- COLLECTED MATERIAL -

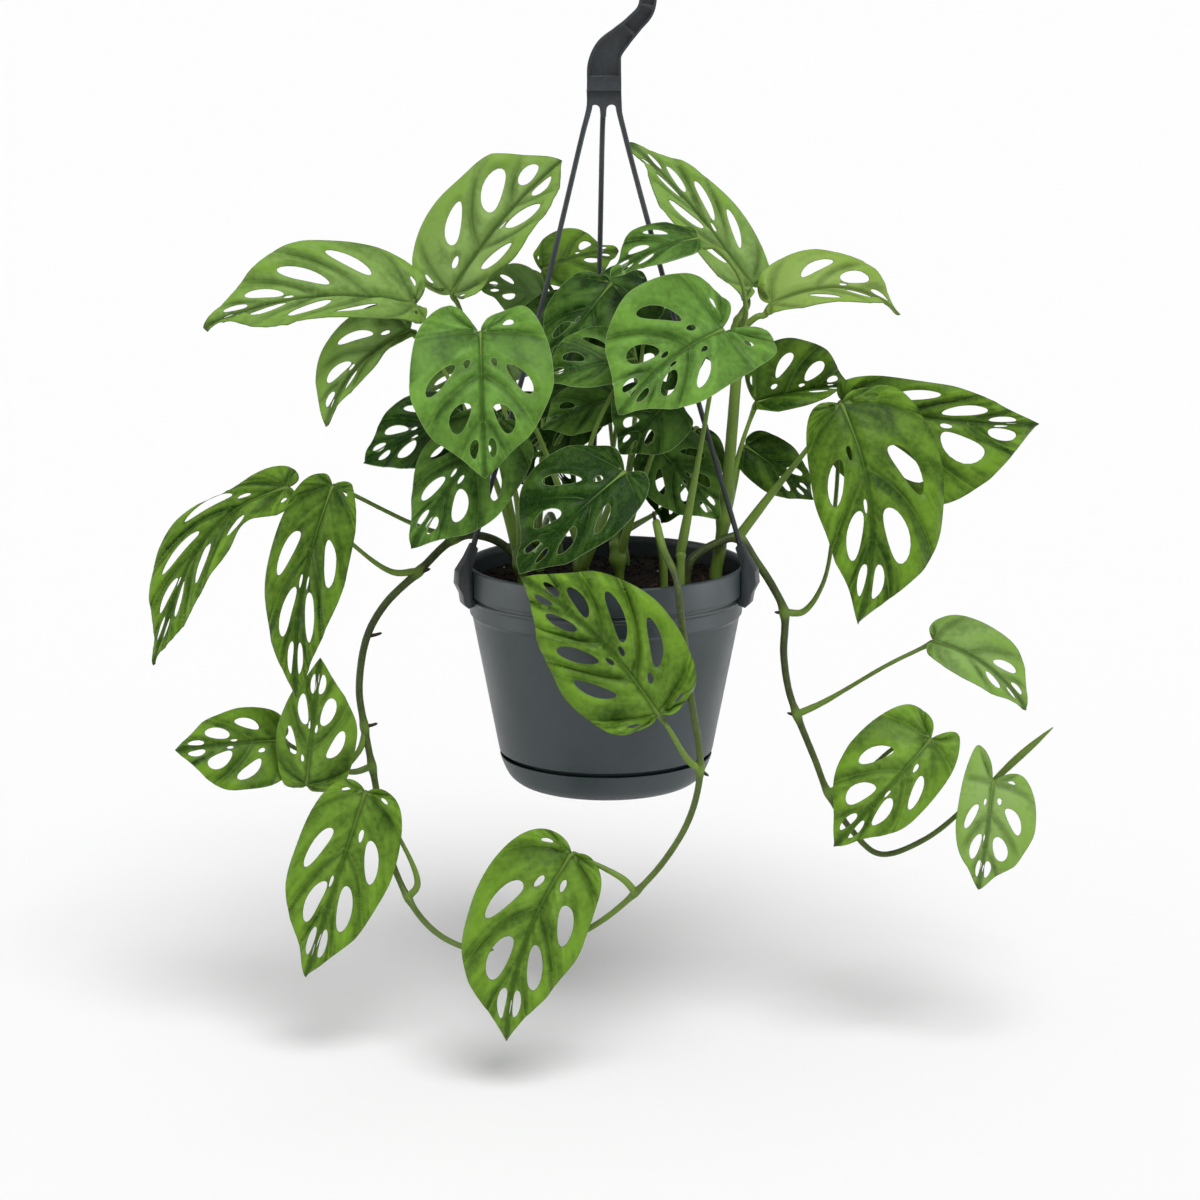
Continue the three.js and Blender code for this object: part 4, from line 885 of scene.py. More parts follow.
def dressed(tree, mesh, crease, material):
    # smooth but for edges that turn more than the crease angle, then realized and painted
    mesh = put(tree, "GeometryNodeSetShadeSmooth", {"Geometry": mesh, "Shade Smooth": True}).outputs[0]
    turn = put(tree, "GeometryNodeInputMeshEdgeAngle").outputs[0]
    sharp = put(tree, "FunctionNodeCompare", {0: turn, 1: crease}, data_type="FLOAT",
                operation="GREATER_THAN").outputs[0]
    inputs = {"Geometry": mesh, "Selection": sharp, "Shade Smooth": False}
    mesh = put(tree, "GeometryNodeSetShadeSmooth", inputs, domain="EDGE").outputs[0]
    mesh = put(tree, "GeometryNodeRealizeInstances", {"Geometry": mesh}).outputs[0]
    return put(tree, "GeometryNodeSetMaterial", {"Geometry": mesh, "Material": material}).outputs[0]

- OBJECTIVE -
Write the material out again word for word.

- WRITTEN REPLY -
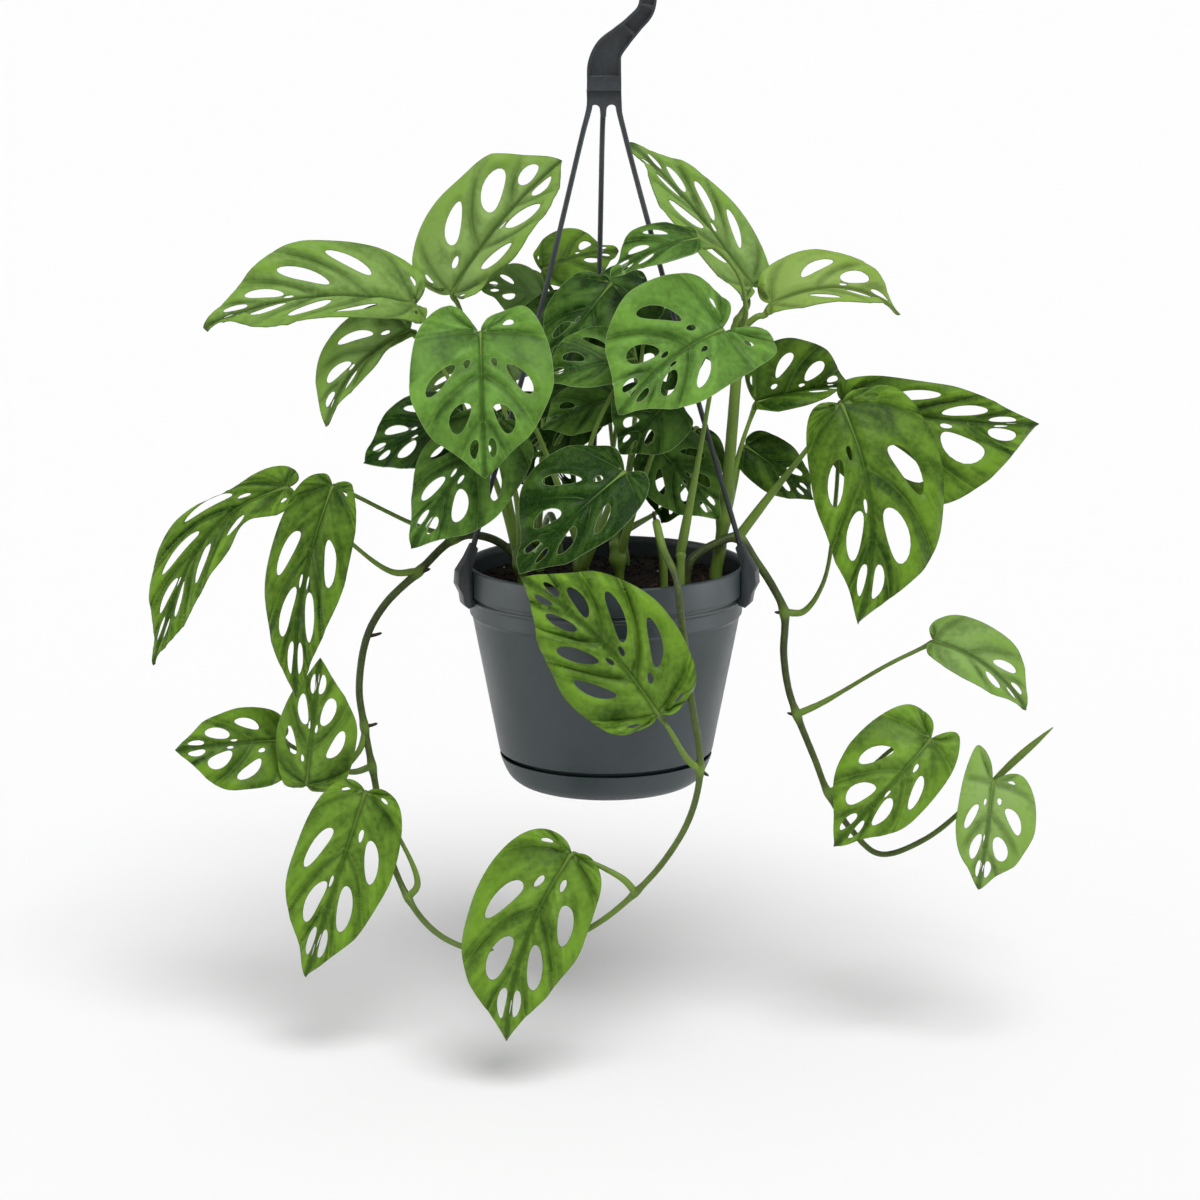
Continue the three.js and Blender code for this object: part 4, from line 885 of scene.py. More parts follow.
def dressed(tree, mesh, crease, material):
    # smooth but for edges that turn more than the crease angle, then realized and painted
    mesh = put(tree, "GeometryNodeSetShadeSmooth", {"Geometry": mesh, "Shade Smooth": True}).outputs[0]
    turn = put(tree, "GeometryNodeInputMeshEdgeAngle").outputs[0]
    sharp = put(tree, "FunctionNodeCompare", {0: turn, 1: crease}, data_type="FLOAT",
                operation="GREATER_THAN").outputs[0]
    inputs = {"Geometry": mesh, "Selection": sharp, "Shade Smooth": False}
    mesh = put(tree, "GeometryNodeSetShadeSmooth", inputs, domain="EDGE").outputs[0]
    mesh = put(tree, "GeometryNodeRealizeInstances", {"Geometry": mesh}).outputs[0]
    return put(tree, "GeometryNodeSetMaterial", {"Geometry": mesh, "Material": material}).outputs[0]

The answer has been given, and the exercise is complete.